At the same time, people struggle with self-control as they seek to balance the desire to spend now with the desire to save for the future. “We deal with this by creating rules,” he said. “One rule is to spend in income but never dip into capital. Another rule is to spend only four percent of wealth in retirement. Payout mutual funds serve a psychological purpose, he said, by make dips into capital “invisible” to the owner. 

“People are aware of their problem with self-control and look for ways to deal with it,” said Statman, who was born in Germany in 1947 to Polish parents who had fled the Nazis in 1939. After five years on a collective farm in Siberia, followed by the limbo of a Displaced Persons camp, they emigrated to Israel, where Statman grew up. He came to the U.S. for graduate study in the early 70s.

“The desire not to be poor and to become rich still exist when people are retired,” Statman told RIJ, “and that is the bane of immediate annuities, which are presented as ‘We are going to take all your money and give you a few thousand dollars a month.’

“But that deprives me of any chance of becoming rich. Advisors and annuity designers should be saying, ‘Let’s put a portion of your money into an annuity to supplement Social Security. You’ll be protected from the downside and still have money to put into growth stocks.’ That really is the ideal scenario.”

Most people aren’t as rational about money as economists once assumed or as hopelessly innumerate as some behavioralists paint them, he says. “Ninety-eight percent of us are normal. Sometimes we are stupid and sometimes we are smart. The question is, how can we raise the ratio of smart behavior to stupid?”

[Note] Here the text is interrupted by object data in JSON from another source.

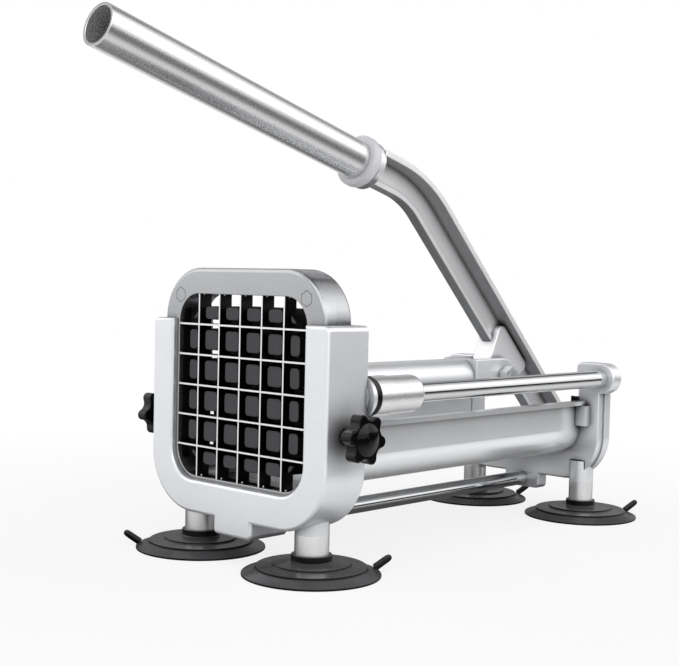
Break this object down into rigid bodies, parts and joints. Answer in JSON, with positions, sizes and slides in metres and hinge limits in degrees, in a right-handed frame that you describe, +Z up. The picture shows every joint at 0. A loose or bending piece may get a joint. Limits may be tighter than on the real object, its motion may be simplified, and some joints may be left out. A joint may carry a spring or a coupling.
{
  "type": "french fry cutter",
  "caption": "Hand-operated french fry cutter: a hinged lever and link drive a finger block along guide rods and a trough through a grid of blades; stands on suction cups.",
  "frame": {"origin": "on the bench surface, under the middle of the whole machine's width and length", "axes": "+X across the machine, +Y from the blades to the rear, +Z up"},
  "size_m": [0.1428, 0.3446, 0.2351],
  "materials": {
    "cast_metal": "satin cast",
    "cassette_metal": "satin cast",
    "lever_metal": "fine cast",
    "sleeve_metal": "turned satin",
    "sheet_steel": "brushed",
    "blade_steel": "ground",
    "rod_chrome": "polished",
    "handle_chrome": "satin chrome",
    "fastener_steel": "zinc plated",
    "bush_metal": "sintered bronze",
    "pusher_plastic": "moulded",
    "knob_plastic": "gloss",
    "collar_plastic": "semi-clear",
    "black_rubber": "satin rubber"
  },
  "bodies": {
    "frame": {"front_frame": "cast_metal", "rear_frame": "cast_metal", "cassette_front": "cassette_metal", "cassette_rear": "cassette_metal", "cassette_bolts": "fastener_steel", "cassette_nuts": "fastener_steel", "blades_vertical": "blade_steel", "blades_horizontal": "blade_steel", "guide_rod_left": "rod_chrome", "guide_rod_right": "rod_chrome", "tie_rod": "rod_chrome", "rod_screws": "fastener_steel", "trough": "sheet_steel", "trough_pads": "black_rubber", "front_posts": "sleeve_metal", "rear_posts": "sleeve_metal", "suction_cup_front_left": "black_rubber", "suction_cup_front_right": "black_rubber", "suction_cup_rear_left": "black_rubber", "suction_cup_rear_right": "black_rubber", "foot_screws": "fastener_steel", "pivot_bolt": "fastener_steel", "pivot_nut": "fastener_steel", "pivot_washers": "fastener_steel"},
    "pusher": {"finger_block": "pusher_plastic", "crosshead": "cast_metal", "finger_screws": "fastener_steel", "sleeve_left": "sleeve_metal", "sleeve_right": "sleeve_metal", "guide_bushes": "bush_metal", "bumper_left": "black_rubber", "bumper_right": "black_rubber", "hook_pin": "fastener_steel", "hook_pin_clips": "fastener_steel"},
    "link": {"link_bar": "cast_metal", "link_bolt": "fastener_steel", "link_nut": "fastener_steel"},
    "lever": {"lever": "lever_metal", "pivot_bush": "bush_metal", "collar_ring": "collar_plastic"},
    "handle": {"handle_tube": "handle_chrome"},
    "left_knob": {"knob_left": "knob_plastic", "knob_stud_left": "fastener_steel"},
    "right_knob": {"knob_right": "knob_plastic", "knob_stud_right": "fastener_steel"}
  },
  "joints": [
    {"name": "lever_hinge", "type": "hinge", "parent": "frame", "child": "lever", "pos_m": [0, 0.16333, 0.0356], "axis": [-1, 0, 0], "range_deg": [0, 80]},
    {"name": "pusher_slide", "type": "slide", "parent": "frame", "child": "pusher", "axis": [0, 1, 0], "range_m": [0, 0.1048]},
    {"name": "link_hinge", "type": "hinge", "parent": "lever", "child": "link", "pos_m": [0, 0.09223, 0.0774], "axis": [-1, 0, 0], "range_deg": [-95.5, 0]},
    {"name": "handle_turn", "type": "hinge", "parent": "lever", "child": "handle", "pos_m": [0, -0.01882, 0.18612], "axis": [0, -0.9668, 0.2554], "continuous": true},
    {"name": "left_knob_turn", "type": "hinge", "parent": "frame", "child": "left_knob", "pos_m": [-0.0574, -0.08287, 0.062], "axis": [-1, 0, 0], "continuous": true},
    {"name": "right_knob_turn", "type": "hinge", "parent": "frame", "child": "right_knob", "pos_m": [0.0574, -0.08287, 0.062], "axis": [1, 0, 0], "continuous": true}
  ],
  "couplings": [
    {"joint": "pusher_slide", "follows": "lever_hinge", "m_per_rad": 0.074976},
    {"joint": "link_hinge", "follows": "lever_hinge", "ratio": -1.1913}
  ]
}
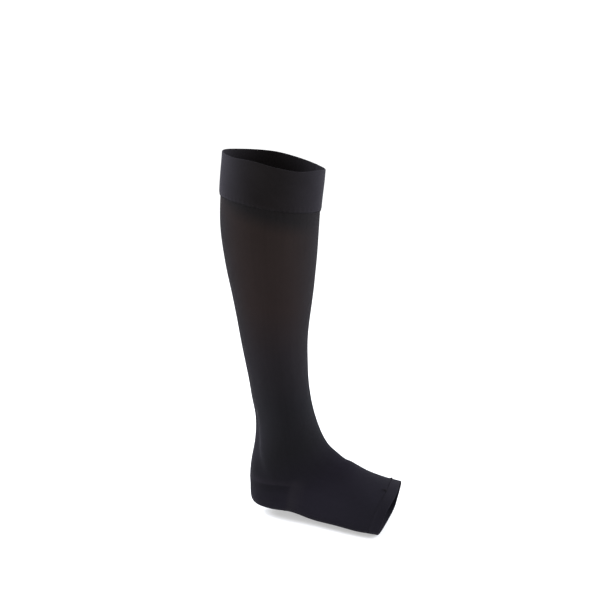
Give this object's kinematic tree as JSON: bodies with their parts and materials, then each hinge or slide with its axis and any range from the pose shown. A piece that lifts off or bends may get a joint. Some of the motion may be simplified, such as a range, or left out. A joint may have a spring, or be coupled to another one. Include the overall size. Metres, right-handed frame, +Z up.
{
  "type": "compression stocking",
  "caption": "Knee-high compression stocking for a right leg, open at the toes, standing hollow in its worn form, with a wide elastic band at the top and a narrow hem at the toe opening.",
  "frame": {"origin": "centre of the top opening, where the wearer's leg fills the band and holds the stocking up", "axes": "+Z up along the leg and out of the top opening, +X forward towards the toes, +Y to the inner side of the right leg"},
  "size_m": [0.2231, 0.1236, 0.4492],
  "materials": {
    "compression_knit": "black fine-gauge compression knit, matte with a soft sheen at grazing angles",
    "elastic_band": "black elastic knit band, denser and more matte than the leg",
    "toe_hem": "black knit hem, turned in and sewn"
  },
  "bodies": {
    "root": {"leg_and_foot": "compression_knit", "top_band": "elastic_band", "toe_band": "toe_hem"}
  },
  "joints": []
}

While the financial services industry has a pretty good grip on the public’s desire for upside potential and downside protection, it lags behind other industries in understanding that people often think of mutual funds or wealth management services the same way they think of automobiles or watches—as expression of themselves.

 “Money is just a way station to what you do with that money. Both standard and behavioral finance seem to regard investing as neutral or unique. Investment products and services are like other products and services.

“You might describe Vanguard, for instance, as a company that sells good merchandise at a good price. But investing at Vanguard also makes me proud that I’m smart enough not to waste my money. Vanguard is an expression of me just the way my Toyota is an expression of me. I could buy a Lamborghini, but I’d feel like a phony.”

People invest in active funds instead of index funds for a good reason, Statman said. “Only 20% of stock investors invest in index funds. Knowing what we know about performance, you might say that people who invest in actively managed funds are stupid. But you wouldn’t call people who buy Rolex watches stupid just because Rolexes don’t tell time any better than Timex watches.

“If you ask people in the watch business, they won’t deny that they’re appealing to a sense of status or beauty. But money managers wouldn’t admit that that’s what they do,” he said.

“People invest in active funds because active funds give them the hope of being rich. Some say you shouldn’t pay for hope. But people pay for hope all the time. Look at lottery tickets. An advisor might tell you not to buy lottery tickets. But I’d say, go ahead and buy one once a week. You’ll lose your money, but for $52 you’ll have hope for an entire year,” he said.

But to take advantage of the craving for hope—i.e., greed—is foul play, Statman claims. If active fund managers were more candid, he says, they’d drop the pretense that they merely seek alpha through securities analysis. They make bets in order to outperform their peers. They advertise their good quarters, but bury the results of their bad bets, fostering an impression that active funds are consistent outperformers.

To counteract such stealth, Advisors should act as financial physicians for their clients, Statman said. An advisor should help people make smart, practicable choices, he said, creating a plan that accommodates their hope for upside and fear of ruin without over-indulging them.

“A good advisor will let people spend five percent of your money on frivolity, but make sure they don’t spend their serious money on lottery tickets,” he said. “I am passionate about the need for advisors to be their as financial physicians, because people do stupid things when they’re on their own.”